=== Set task ===
Output all records precisely as written.

═══ Data for processing

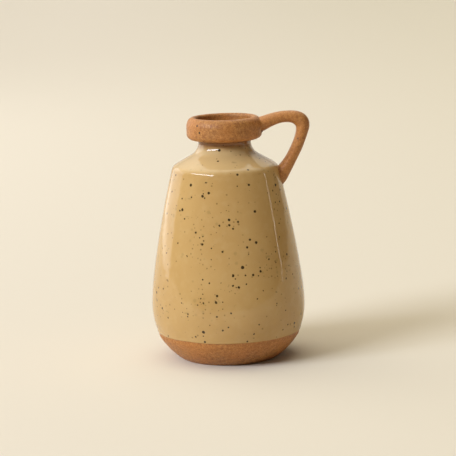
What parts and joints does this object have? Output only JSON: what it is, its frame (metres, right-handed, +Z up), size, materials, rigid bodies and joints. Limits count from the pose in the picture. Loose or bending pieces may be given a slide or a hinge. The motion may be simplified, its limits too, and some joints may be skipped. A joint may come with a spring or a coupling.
{
  "type": "stoneware jug vase",
  "caption": "Wheel-thrown stoneware jug vase with a speckled gloss glaze, a heavy bare-clay rim and a pulled side handle.",
  "frame": {"origin": "centre of the foot ring, on the plane that the vase stands on", "axes": "+Z up along the throwing axis, +X towards the handle, +Y across the handle"},
  "size_m": [0.1265, 0.12, 0.1927],
  "materials": {
    "bare_clay": "bare fired stoneware, matt, fine grog and iron specks",
    "speckled_glaze": "gloss, warm tan with dark iron specks",
    "liner_glaze": "thin gloss liner, brown",
    "fired_slip": "matt dark seam"
  },
  "bodies": {
    "root": {"body": "bare_clay", "rim_collar": "bare_clay", "handle": "bare_clay", "outer_glaze": "speckled_glaze", "liner_glaze": "liner_glaze", "collar_lute": "fired_slip", "handle_lute_upper": "fired_slip", "handle_lute_lower": "fired_slip"}
  },
  "joints": []
}
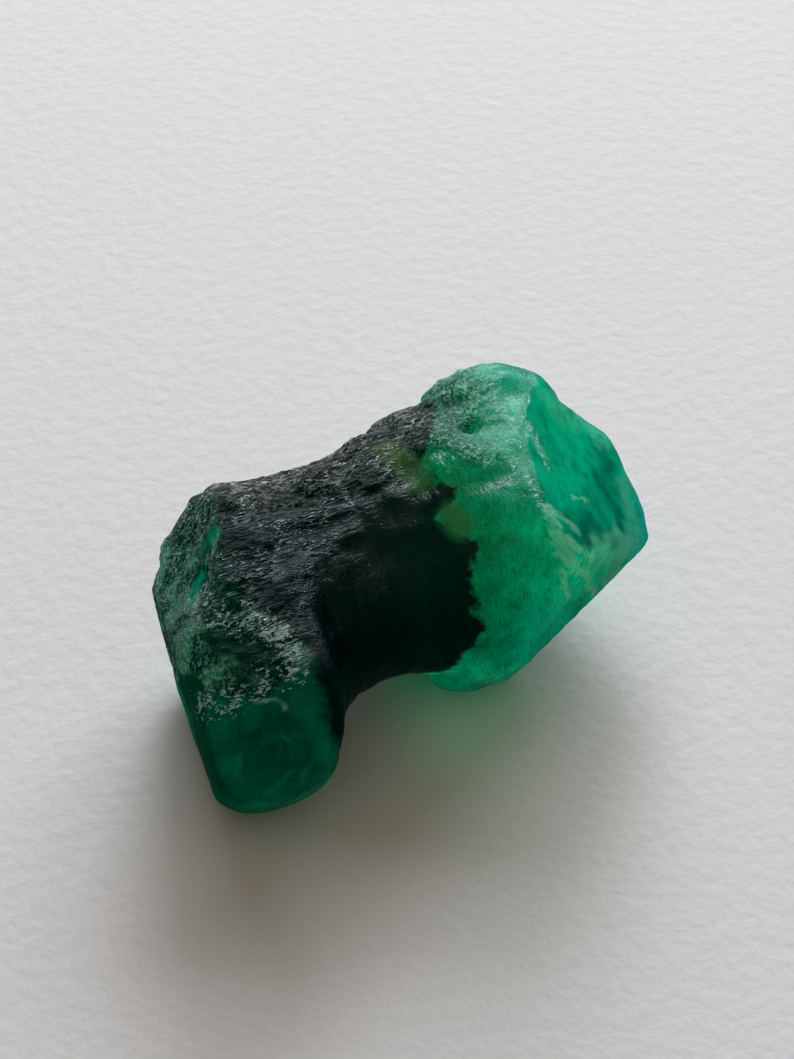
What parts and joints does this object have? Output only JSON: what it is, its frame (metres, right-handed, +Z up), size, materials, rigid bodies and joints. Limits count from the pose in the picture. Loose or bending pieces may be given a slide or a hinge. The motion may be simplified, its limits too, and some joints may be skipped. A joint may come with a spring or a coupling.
{
  "type": "raw emerald crystal",
  "caption": "Rough elongated emerald crystal: a blocky foot and a faceted head joined by a dark waisted neck, resting on two flat patches.",
  "frame": {"origin": "centre of the stone's box in plan, in the plane it rests on", "axes": "+X along the stone from the foot to the head, +Z up from the surface it rests on, +Y towards its unseen back"},
  "size_m": [0.0228, 0.0128, 0.0114],
  "materials": {
    "emerald": "vitreous on the flat faces, frosted and etched elsewhere, translucent green with a black zone at the neck"
  },
  "bodies": {
    "root": {"emerald_crystal": "emerald"}
  },
  "joints": []
}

══════

=== Exercise response ===
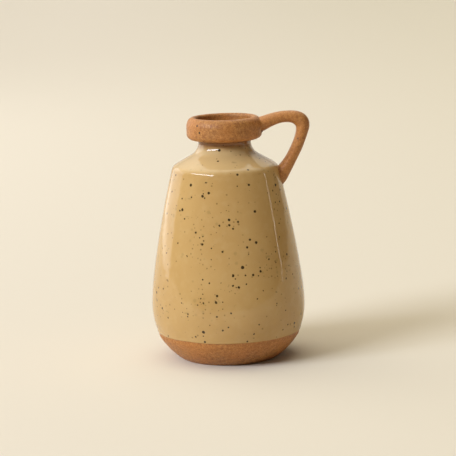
What parts and joints does this object have? Output only JSON: what it is, its frame (metres, right-handed, +Z up), size, materials, rigid bodies and joints. Limits count from the pose in the picture. Loose or bending pieces may be given a slide or a hinge. The motion may be simplified, its limits too, and some joints may be skipped. A joint may come with a spring or a coupling.
{
  "type": "stoneware jug vase",
  "caption": "Wheel-thrown stoneware jug vase with a speckled gloss glaze, a heavy bare-clay rim and a pulled side handle.",
  "frame": {"origin": "centre of the foot ring, on the plane that the vase stands on", "axes": "+Z up along the throwing axis, +X towards the handle, +Y across the handle"},
  "size_m": [0.1265, 0.12, 0.1927],
  "materials": {
    "bare_clay": "bare fired stoneware, matt, fine grog and iron specks",
    "speckled_glaze": "gloss, warm tan with dark iron specks",
    "liner_glaze": "thin gloss liner, brown",
    "fired_slip": "matt dark seam"
  },
  "bodies": {
    "root": {"body": "bare_clay", "rim_collar": "bare_clay", "handle": "bare_clay", "outer_glaze": "speckled_glaze", "liner_glaze": "liner_glaze", "collar_lute": "fired_slip", "handle_lute_upper": "fired_slip", "handle_lute_lower": "fired_slip"}
  },
  "joints": []
}
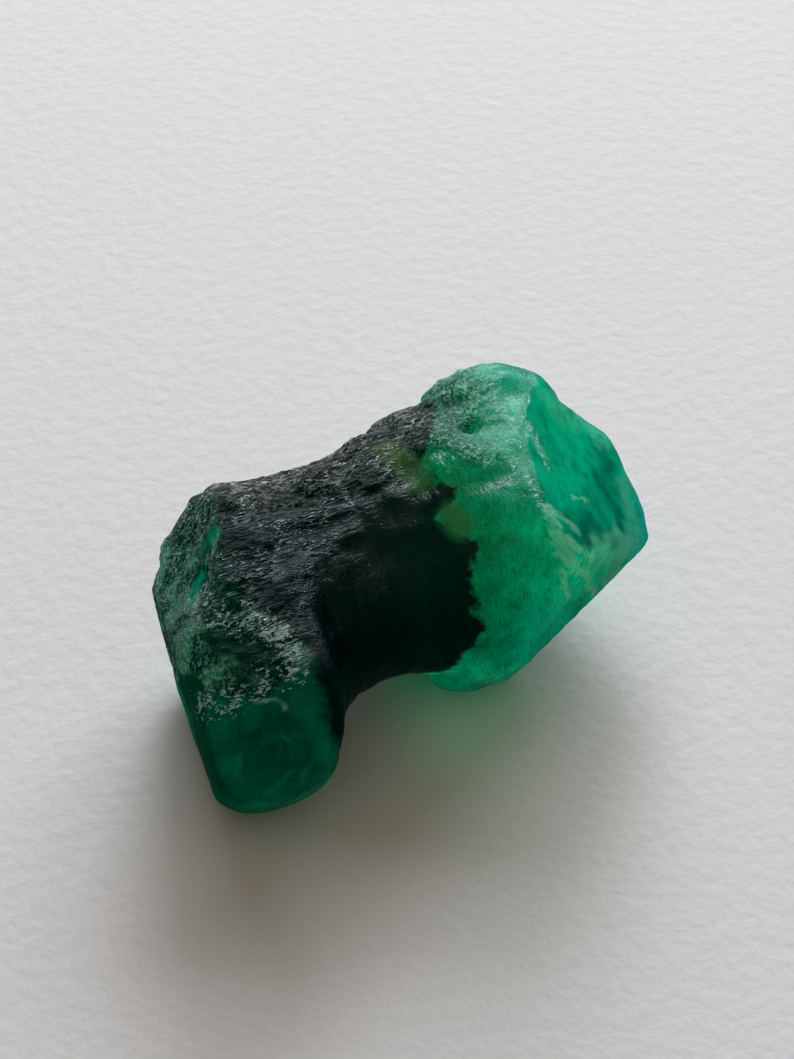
What parts and joints does this object have? Output only JSON: what it is, its frame (metres, right-handed, +Z up), size, materials, rigid bodies and joints. Limits count from the pose in the picture. Loose or bending pieces may be given a slide or a hinge. The motion may be simplified, its limits too, and some joints may be skipped. A joint may come with a spring or a coupling.
{
  "type": "raw emerald crystal",
  "caption": "Rough elongated emerald crystal: a blocky foot and a faceted head joined by a dark waisted neck, resting on two flat patches.",
  "frame": {"origin": "centre of the stone's box in plan, in the plane it rests on", "axes": "+X along the stone from the foot to the head, +Z up from the surface it rests on, +Y towards its unseen back"},
  "size_m": [0.0228, 0.0128, 0.0114],
  "materials": {
    "emerald": "vitreous on the flat faces, frosted and etched elsewhere, translucent green with a black zone at the neck"
  },
  "bodies": {
    "root": {"emerald_crystal": "emerald"}
  },
  "joints": []
}